▶ [Aim]: Repeat verbatim only the lines from the opening of the material below through the one that contains "return parts".

▶ [Available data]:
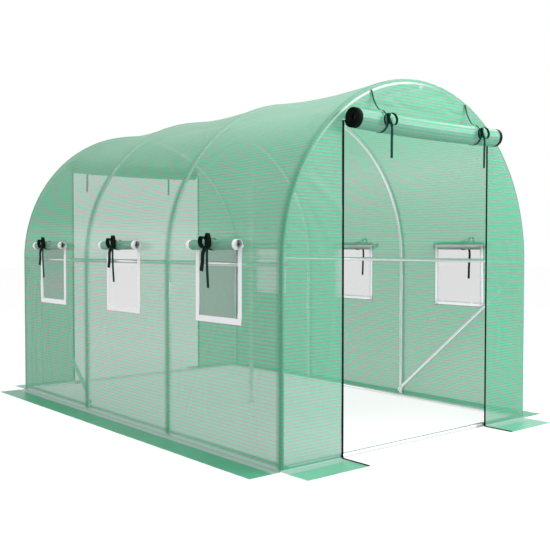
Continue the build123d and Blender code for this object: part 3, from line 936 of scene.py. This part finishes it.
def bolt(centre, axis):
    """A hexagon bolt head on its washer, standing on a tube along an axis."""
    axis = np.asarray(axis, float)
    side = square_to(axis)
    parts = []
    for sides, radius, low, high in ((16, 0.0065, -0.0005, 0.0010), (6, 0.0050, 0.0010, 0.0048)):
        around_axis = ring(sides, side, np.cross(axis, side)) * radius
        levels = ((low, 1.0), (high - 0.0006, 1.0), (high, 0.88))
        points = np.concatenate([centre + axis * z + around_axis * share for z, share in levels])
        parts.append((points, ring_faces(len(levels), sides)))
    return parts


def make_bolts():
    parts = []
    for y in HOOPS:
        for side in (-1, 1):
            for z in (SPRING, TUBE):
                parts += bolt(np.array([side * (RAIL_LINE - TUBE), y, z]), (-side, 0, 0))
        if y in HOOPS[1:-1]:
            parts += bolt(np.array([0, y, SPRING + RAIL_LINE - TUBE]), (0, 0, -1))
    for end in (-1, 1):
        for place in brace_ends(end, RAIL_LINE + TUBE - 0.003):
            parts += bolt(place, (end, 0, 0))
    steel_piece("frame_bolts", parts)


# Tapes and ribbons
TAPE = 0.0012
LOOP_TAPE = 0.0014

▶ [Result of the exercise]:
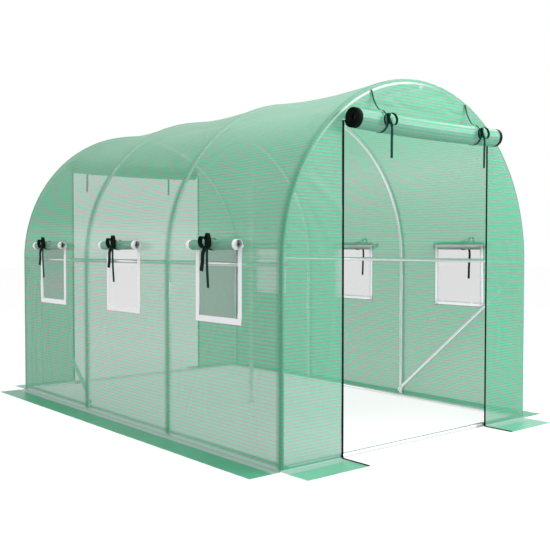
Continue the build123d and Blender code for this object: part 3, from line 936 of scene.py. This part finishes it.
def bolt(centre, axis):
    """A hexagon bolt head on its washer, standing on a tube along an axis."""
    axis = np.asarray(axis, float)
    side = square_to(axis)
    parts = []
    for sides, radius, low, high in ((16, 0.0065, -0.0005, 0.0010), (6, 0.0050, 0.0010, 0.0048)):
        around_axis = ring(sides, side, np.cross(axis, side)) * radius
        levels = ((low, 1.0), (high - 0.0006, 1.0), (high, 0.88))
        points = np.concatenate([centre + axis * z + around_axis * share for z, share in levels])
        parts.append((points, ring_faces(len(levels), sides)))
    return parts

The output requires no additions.